## Exercise
Copy each entry as it stands, leaving nothing out.

## Data records
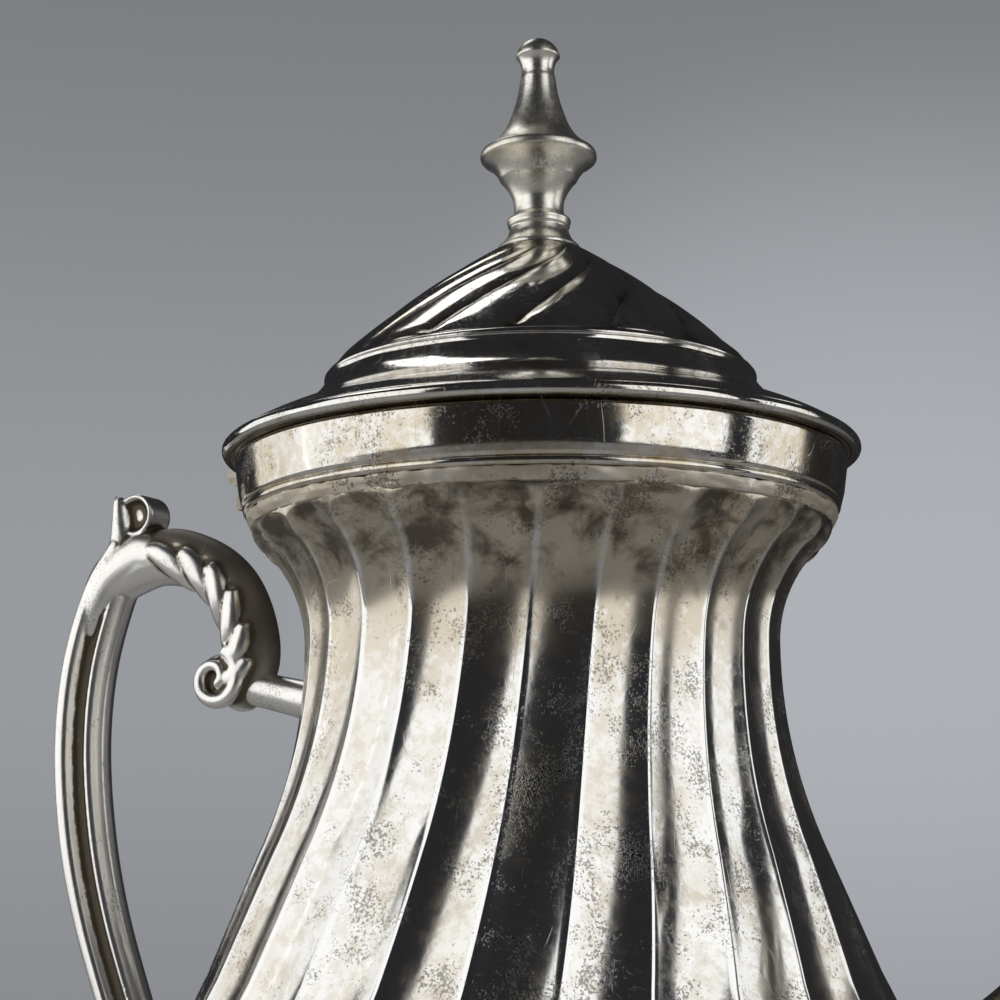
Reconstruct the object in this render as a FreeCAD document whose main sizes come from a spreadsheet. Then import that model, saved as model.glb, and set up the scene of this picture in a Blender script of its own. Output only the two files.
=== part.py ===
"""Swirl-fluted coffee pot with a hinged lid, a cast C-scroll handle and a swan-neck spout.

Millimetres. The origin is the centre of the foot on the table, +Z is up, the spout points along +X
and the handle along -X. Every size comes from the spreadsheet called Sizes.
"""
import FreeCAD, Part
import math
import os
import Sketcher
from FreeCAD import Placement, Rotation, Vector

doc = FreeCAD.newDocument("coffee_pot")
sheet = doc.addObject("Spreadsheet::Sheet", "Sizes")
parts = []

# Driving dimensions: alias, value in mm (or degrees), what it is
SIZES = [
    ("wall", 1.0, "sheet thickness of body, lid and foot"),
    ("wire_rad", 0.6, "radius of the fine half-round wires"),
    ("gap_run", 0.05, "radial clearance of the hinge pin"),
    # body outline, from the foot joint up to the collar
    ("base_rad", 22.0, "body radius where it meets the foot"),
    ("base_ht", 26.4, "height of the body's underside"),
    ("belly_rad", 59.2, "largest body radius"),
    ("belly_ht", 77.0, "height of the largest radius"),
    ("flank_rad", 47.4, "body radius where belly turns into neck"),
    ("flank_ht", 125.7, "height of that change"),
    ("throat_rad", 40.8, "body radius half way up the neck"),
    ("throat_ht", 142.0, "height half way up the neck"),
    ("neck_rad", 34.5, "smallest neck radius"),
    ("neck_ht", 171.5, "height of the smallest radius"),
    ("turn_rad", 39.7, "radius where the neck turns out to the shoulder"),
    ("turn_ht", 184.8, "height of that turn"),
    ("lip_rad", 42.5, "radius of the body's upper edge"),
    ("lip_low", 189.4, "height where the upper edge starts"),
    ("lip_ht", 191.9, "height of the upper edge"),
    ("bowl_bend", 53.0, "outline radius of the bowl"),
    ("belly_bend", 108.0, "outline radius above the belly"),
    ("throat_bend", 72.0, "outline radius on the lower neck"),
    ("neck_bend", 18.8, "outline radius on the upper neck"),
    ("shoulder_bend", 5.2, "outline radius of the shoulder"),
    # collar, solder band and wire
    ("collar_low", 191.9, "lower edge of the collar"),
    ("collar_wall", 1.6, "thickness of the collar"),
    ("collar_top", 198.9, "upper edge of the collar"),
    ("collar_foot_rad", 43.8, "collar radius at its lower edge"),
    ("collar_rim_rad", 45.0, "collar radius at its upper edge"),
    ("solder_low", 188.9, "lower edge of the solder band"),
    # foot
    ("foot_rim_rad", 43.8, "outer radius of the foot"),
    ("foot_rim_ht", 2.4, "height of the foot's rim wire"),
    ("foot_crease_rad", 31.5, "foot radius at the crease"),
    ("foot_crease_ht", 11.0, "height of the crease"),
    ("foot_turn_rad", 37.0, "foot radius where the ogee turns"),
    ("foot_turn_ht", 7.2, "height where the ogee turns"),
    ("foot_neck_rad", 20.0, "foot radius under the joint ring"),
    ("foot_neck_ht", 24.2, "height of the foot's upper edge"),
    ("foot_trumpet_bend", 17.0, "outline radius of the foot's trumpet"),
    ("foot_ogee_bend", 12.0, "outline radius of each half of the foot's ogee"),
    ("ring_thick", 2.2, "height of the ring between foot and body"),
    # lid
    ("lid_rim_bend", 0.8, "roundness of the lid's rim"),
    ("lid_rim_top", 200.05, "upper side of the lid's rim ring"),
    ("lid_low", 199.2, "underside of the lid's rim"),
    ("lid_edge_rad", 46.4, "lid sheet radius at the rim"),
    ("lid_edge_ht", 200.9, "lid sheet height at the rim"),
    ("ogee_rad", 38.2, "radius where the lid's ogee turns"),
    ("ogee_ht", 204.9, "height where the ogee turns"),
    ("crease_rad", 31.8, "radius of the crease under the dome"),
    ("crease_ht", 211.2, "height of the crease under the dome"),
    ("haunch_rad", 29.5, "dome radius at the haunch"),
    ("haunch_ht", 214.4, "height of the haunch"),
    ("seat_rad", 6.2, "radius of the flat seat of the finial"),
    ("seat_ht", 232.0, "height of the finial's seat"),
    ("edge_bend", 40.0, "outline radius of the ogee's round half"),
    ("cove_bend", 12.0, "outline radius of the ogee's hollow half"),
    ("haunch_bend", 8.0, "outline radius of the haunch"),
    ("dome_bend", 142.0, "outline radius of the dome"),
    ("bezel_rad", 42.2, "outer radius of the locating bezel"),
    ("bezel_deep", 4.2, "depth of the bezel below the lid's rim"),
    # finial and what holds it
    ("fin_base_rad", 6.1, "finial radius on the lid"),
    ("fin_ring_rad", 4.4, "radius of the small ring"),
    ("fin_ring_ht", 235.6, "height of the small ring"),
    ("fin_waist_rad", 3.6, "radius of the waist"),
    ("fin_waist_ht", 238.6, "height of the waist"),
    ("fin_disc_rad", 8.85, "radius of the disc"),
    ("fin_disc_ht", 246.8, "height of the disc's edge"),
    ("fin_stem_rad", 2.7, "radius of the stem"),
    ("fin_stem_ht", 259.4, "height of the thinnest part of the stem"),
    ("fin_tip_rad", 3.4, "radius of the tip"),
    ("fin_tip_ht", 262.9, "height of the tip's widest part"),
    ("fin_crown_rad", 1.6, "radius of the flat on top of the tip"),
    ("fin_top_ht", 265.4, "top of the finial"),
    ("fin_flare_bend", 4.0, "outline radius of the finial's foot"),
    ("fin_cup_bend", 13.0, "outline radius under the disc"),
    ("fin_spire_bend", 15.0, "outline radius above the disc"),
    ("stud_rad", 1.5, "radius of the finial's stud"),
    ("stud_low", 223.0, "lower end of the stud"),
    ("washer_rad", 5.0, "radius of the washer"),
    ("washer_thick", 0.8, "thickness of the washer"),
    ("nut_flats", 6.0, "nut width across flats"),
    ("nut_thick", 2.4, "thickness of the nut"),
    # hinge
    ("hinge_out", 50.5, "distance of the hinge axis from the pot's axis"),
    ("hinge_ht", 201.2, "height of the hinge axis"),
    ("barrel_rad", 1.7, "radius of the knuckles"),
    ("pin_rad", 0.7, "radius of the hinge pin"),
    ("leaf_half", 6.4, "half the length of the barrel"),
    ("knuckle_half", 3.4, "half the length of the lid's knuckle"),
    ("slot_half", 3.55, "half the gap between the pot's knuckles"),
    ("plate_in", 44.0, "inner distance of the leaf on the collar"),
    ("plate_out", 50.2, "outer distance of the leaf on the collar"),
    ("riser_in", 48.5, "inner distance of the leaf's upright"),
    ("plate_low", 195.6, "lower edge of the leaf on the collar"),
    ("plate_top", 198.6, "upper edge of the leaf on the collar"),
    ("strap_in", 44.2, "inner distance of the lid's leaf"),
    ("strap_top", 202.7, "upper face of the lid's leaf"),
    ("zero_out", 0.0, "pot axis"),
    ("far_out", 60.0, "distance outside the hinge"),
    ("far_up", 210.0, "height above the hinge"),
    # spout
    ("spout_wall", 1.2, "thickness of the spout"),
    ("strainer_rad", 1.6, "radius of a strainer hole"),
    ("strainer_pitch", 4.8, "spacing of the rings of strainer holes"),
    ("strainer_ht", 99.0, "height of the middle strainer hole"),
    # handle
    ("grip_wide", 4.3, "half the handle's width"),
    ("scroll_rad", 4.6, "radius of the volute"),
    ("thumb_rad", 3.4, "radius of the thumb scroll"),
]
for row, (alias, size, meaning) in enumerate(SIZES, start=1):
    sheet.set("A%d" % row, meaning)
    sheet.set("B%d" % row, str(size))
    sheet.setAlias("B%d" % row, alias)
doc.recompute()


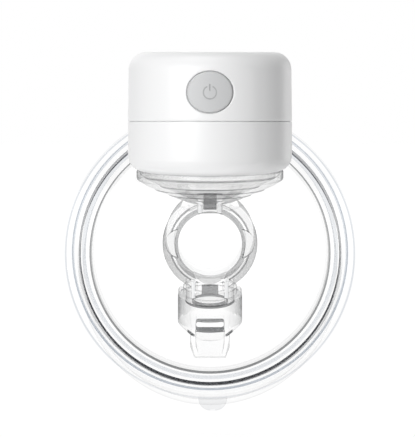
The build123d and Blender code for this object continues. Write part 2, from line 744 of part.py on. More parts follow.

## Solution to the exercise
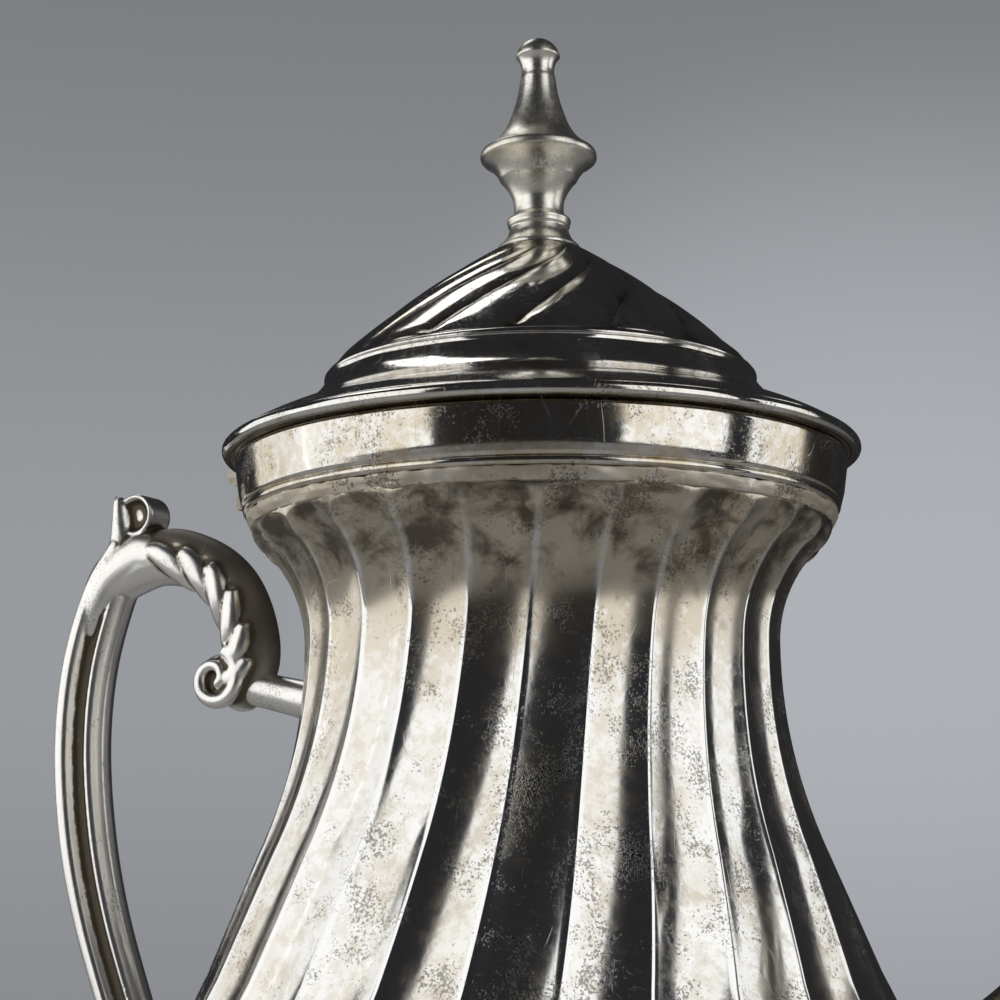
Reconstruct the object in this render as a FreeCAD document whose main sizes come from a spreadsheet. Then import that model, saved as model.glb, and set up the scene of this picture in a Blender script of its own. Output only the two files.
=== part.py ===
"""Swirl-fluted coffee pot with a hinged lid, a cast C-scroll handle and a swan-neck spout.

Millimetres. The origin is the centre of the foot on the table, +Z is up, the spout points along +X
and the handle along -X. Every size comes from the spreadsheet called Sizes.
"""
import FreeCAD, Part
import math
import os
import Sketcher
from FreeCAD import Placement, Rotation, Vector

doc = FreeCAD.newDocument("coffee_pot")
sheet = doc.addObject("Spreadsheet::Sheet", "Sizes")
parts = []

# Driving dimensions: alias, value in mm (or degrees), what it is
SIZES = [
    ("wall", 1.0, "sheet thickness of body, lid and foot"),
    ("wire_rad", 0.6, "radius of the fine half-round wires"),
    ("gap_run", 0.05, "radial clearance of the hinge pin"),
    # body outline, from the foot joint up to the collar
    ("base_rad", 22.0, "body radius where it meets the foot"),
    ("base_ht", 26.4, "height of the body's underside"),
    ("belly_rad", 59.2, "largest body radius"),
    ("belly_ht", 77.0, "height of the largest radius"),
    ("flank_rad", 47.4, "body radius where belly turns into neck"),
    ("flank_ht", 125.7, "height of that change"),
    ("throat_rad", 40.8, "body radius half way up the neck"),
    ("throat_ht", 142.0, "height half way up the neck"),
    ("neck_rad", 34.5, "smallest neck radius"),
    ("neck_ht", 171.5, "height of the smallest radius"),
    ("turn_rad", 39.7, "radius where the neck turns out to the shoulder"),
    ("turn_ht", 184.8, "height of that turn"),
    ("lip_rad", 42.5, "radius of the body's upper edge"),
    ("lip_low", 189.4, "height where the upper edge starts"),
    ("lip_ht", 191.9, "height of the upper edge"),
    ("bowl_bend", 53.0, "outline radius of the bowl"),
    ("belly_bend", 108.0, "outline radius above the belly"),
    ("throat_bend", 72.0, "outline radius on the lower neck"),
    ("neck_bend", 18.8, "outline radius on the upper neck"),
    ("shoulder_bend", 5.2, "outline radius of the shoulder"),
    # collar, solder band and wire
    ("collar_low", 191.9, "lower edge of the collar"),
    ("collar_wall", 1.6, "thickness of the collar"),
    ("collar_top", 198.9, "upper edge of the collar"),
    ("collar_foot_rad", 43.8, "collar radius at its lower edge"),
    ("collar_rim_rad", 45.0, "collar radius at its upper edge"),
    ("solder_low", 188.9, "lower edge of the solder band"),
    # foot
    ("foot_rim_rad", 43.8, "outer radius of the foot"),
    ("foot_rim_ht", 2.4, "height of the foot's rim wire"),
    ("foot_crease_rad", 31.5, "foot radius at the crease"),
    ("foot_crease_ht", 11.0, "height of the crease"),
    ("foot_turn_rad", 37.0, "foot radius where the ogee turns"),
    ("foot_turn_ht", 7.2, "height where the ogee turns"),
    ("foot_neck_rad", 20.0, "foot radius under the joint ring"),
    ("foot_neck_ht", 24.2, "height of the foot's upper edge"),
    ("foot_trumpet_bend", 17.0, "outline radius of the foot's trumpet"),
    ("foot_ogee_bend", 12.0, "outline radius of each half of the foot's ogee"),
    ("ring_thick", 2.2, "height of the ring between foot and body"),
    # lid
    ("lid_rim_bend", 0.8, "roundness of the lid's rim"),
    ("lid_rim_top", 200.05, "upper side of the lid's rim ring"),
    ("lid_low", 199.2, "underside of the lid's rim"),
    ("lid_edge_rad", 46.4, "lid sheet radius at the rim"),
    ("lid_edge_ht", 200.9, "lid sheet height at the rim"),
    ("ogee_rad", 38.2, "radius where the lid's ogee turns"),
    ("ogee_ht", 204.9, "height where the ogee turns"),
    ("crease_rad", 31.8, "radius of the crease under the dome"),
    ("crease_ht", 211.2, "height of the crease under the dome"),
    ("haunch_rad", 29.5, "dome radius at the haunch"),
    ("haunch_ht", 214.4, "height of the haunch"),
    ("seat_rad", 6.2, "radius of the flat seat of the finial"),
    ("seat_ht", 232.0, "height of the finial's seat"),
    ("edge_bend", 40.0, "outline radius of the ogee's round half"),
    ("cove_bend", 12.0, "outline radius of the ogee's hollow half"),
    ("haunch_bend", 8.0, "outline radius of the haunch"),
    ("dome_bend", 142.0, "outline radius of the dome"),
    ("bezel_rad", 42.2, "outer radius of the locating bezel"),
    ("bezel_deep", 4.2, "depth of the bezel below the lid's rim"),
    # finial and what holds it
    ("fin_base_rad", 6.1, "finial radius on the lid"),
    ("fin_ring_rad", 4.4, "radius of the small ring"),
    ("fin_ring_ht", 235.6, "height of the small ring"),
    ("fin_waist_rad", 3.6, "radius of the waist"),
    ("fin_waist_ht", 238.6, "height of the waist"),
    ("fin_disc_rad", 8.85, "radius of the disc"),
    ("fin_disc_ht", 246.8, "height of the disc's edge"),
    ("fin_stem_rad", 2.7, "radius of the stem"),
    ("fin_stem_ht", 259.4, "height of the thinnest part of the stem"),
    ("fin_tip_rad", 3.4, "radius of the tip"),
    ("fin_tip_ht", 262.9, "height of the tip's widest part"),
    ("fin_crown_rad", 1.6, "radius of the flat on top of the tip"),
    ("fin_top_ht", 265.4, "top of the finial"),
    ("fin_flare_bend", 4.0, "outline radius of the finial's foot"),
    ("fin_cup_bend", 13.0, "outline radius under the disc"),
    ("fin_spire_bend", 15.0, "outline radius above the disc"),
    ("stud_rad", 1.5, "radius of the finial's stud"),
    ("stud_low", 223.0, "lower end of the stud"),
    ("washer_rad", 5.0, "radius of the washer"),
    ("washer_thick", 0.8, "thickness of the washer"),
    ("nut_flats", 6.0, "nut width across flats"),
    ("nut_thick", 2.4, "thickness of the nut"),
    # hinge
    ("hinge_out", 50.5, "distance of the hinge axis from the pot's axis"),
    ("hinge_ht", 201.2, "height of the hinge axis"),
    ("barrel_rad", 1.7, "radius of the knuckles"),
    ("pin_rad", 0.7, "radius of the hinge pin"),
    ("leaf_half", 6.4, "half the length of the barrel"),
    ("knuckle_half", 3.4, "half the length of the lid's knuckle"),
    ("slot_half", 3.55, "half the gap between the pot's knuckles"),
    ("plate_in", 44.0, "inner distance of the leaf on the collar"),
    ("plate_out", 50.2, "outer distance of the leaf on the collar"),
    ("riser_in", 48.5, "inner distance of the leaf's upright"),
    ("plate_low", 195.6, "lower edge of the leaf on the collar"),
    ("plate_top", 198.6, "upper edge of the leaf on the collar"),
    ("strap_in", 44.2, "inner distance of the lid's leaf"),
    ("strap_top", 202.7, "upper face of the lid's leaf"),
    ("zero_out", 0.0, "pot axis"),
    ("far_out", 60.0, "distance outside the hinge"),
    ("far_up", 210.0, "height above the hinge"),
    # spout
    ("spout_wall", 1.2, "thickness of the spout"),
    ("strainer_rad", 1.6, "radius of a strainer hole"),
    ("strainer_pitch", 4.8, "spacing of the rings of strainer holes"),
    ("strainer_ht", 99.0, "height of the middle strainer hole"),
    # handle
    ("grip_wide", 4.3, "half the handle's width"),
    ("scroll_rad", 4.6, "radius of the volute"),
    ("thumb_rad", 3.4, "radius of the thumb scroll"),
]
for row, (alias, size, meaning) in enumerate(SIZES, start=1):
    sheet.set("A%d" % row, meaning)
    sheet.set("B%d" % row, str(size))
    sheet.setAlias("B%d" % row, alias)
doc.recompute()


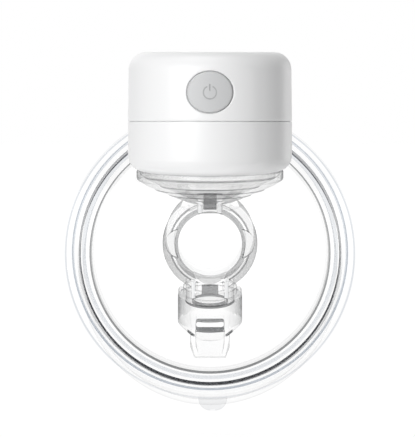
The build123d and Blender code for this object continues. Write part 2, from line 744 of part.py on. More parts follow.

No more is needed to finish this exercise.